Ahuja Committee: Set up by the Misra Commission to ascertain the number of people killed in the Delhi massacre. In August 1987, Ahooja’s report put the figure at 2,733 Sikhs. NGOs view this figure as a gross underestimate.
Potti-Rosha Committee: Appointed as a successor to the Jain-Banerjee committee. Potti-Rosha also recommended the registration of cases against Jagdish Tytler and Sajjan Kumar, but once again, these recommendations were not acted upon.
Jain-Aggarwal Committee: Appointed as Potti-Rosha’s successor, also suggested cases against HKL Bhagat, Jagdish Tytler and Sajjan Kumar. Once more, no case was registered, and this probe was brought to an abrupt halt in 1993 at the insistence of the Indian Government.

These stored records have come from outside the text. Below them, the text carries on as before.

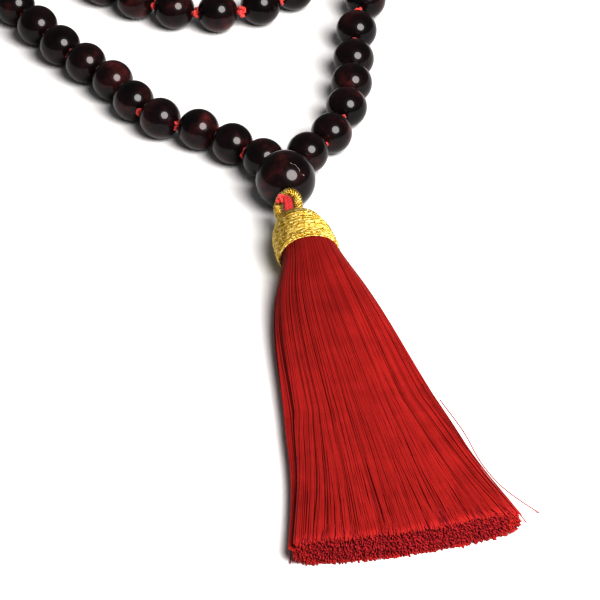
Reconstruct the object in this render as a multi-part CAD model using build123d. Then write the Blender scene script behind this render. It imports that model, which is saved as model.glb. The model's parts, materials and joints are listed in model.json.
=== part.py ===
"""A mala: 108 polished garnet beads knotted on one cord, closed by a larger guru bead and a silk tassel.

The strand lies flat on a table. Its far end is drawn in towards the guru bead, so it makes two side-by-side
rings. +X is to the right, -Y is the tassel's way and +Z is up. While it is laid out, places are given from
the foot of the guru bead. At the end, everything moves to the middle of the footprint.
"""
from build123d import *
import math
import os

# Driving dimensions, in millimetres and degrees
BEAD_RADIUS = 4.2
GURU_RADIUS = 6.0
CORD_RADIUS = 0.45
GURU_CORD_RADIUS = 0.75      # both ends of the cord side by side in the guru bead
RUNNING_GAP = 0.05           # between a cord and the wall of its bore
MOUTH_CHAMFER = 0.25
KNOT_RADIUS = 1.0
KNOT_SLACK = 0.06            # between a knot and the beads beside it
THINNEST_KNOT = 0.05         # half its thickness, where the beads nearly touch
HINGE_KNOT_RADIUS = 0.5      # a knot that the strand folds at
HINGE_GAP = 0.06
BACK_KNOT_RADIUS = 0.8
HITCH_CORD_RADIUS = 0.63     # the doubled cord between the two knots of the tassel's tie
SAME_PLACE = 0.01            # how far apart two figures for one place can be
REACHED = 1e-6               # how far past its end a run still counts

FOLD_LINES = {"front": 43.5, "middle": 102.0, "rear": 146.0}

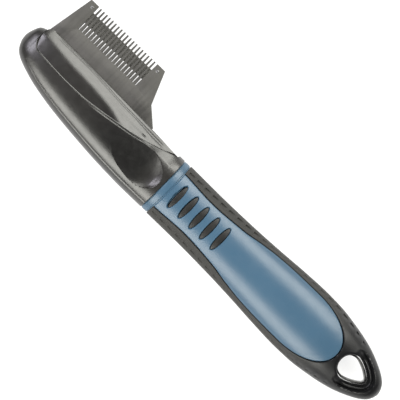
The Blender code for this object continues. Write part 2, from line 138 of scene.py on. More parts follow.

Narula Committee: In its January 1994 report, it became the third successive committee in nine years to repeat the recommendation to register cases against HKL Bhagat, Jagdish Tytler and Sajjan Kumar, but once again to no avail.
Nanavati Commission: A one-man commission appointed by the BJP-led government at the time. The final results would be delivered, however, by the Congress as described in the opening paragraphs of this piece. It found that there was ‘credible evidence’ against Jagdish Tytler and Sajjan Kumar.
Sikh activists, advocates, and lawyers share that all of these commissions and enquiries had two aims.
Firstly, to allow the passage of time to dull the senses, to fade the memory, to quieten passions, in order that the guilty may go unpunished and the victims be denied justice.
Secondly, and most importantly, the true nature of these events be officially concealed. That they are recorded as sporadic ‘mob-led’ instances of communal violence when, in fact, they were conceived at the highest level of government before being orchestrated and executed by employing every apparatus of the state. A handful of convictions decades after the fact have no impact on this central objective.
In these ambitions, the government of India’s facade of commissions and enquiries may have been wholly successful.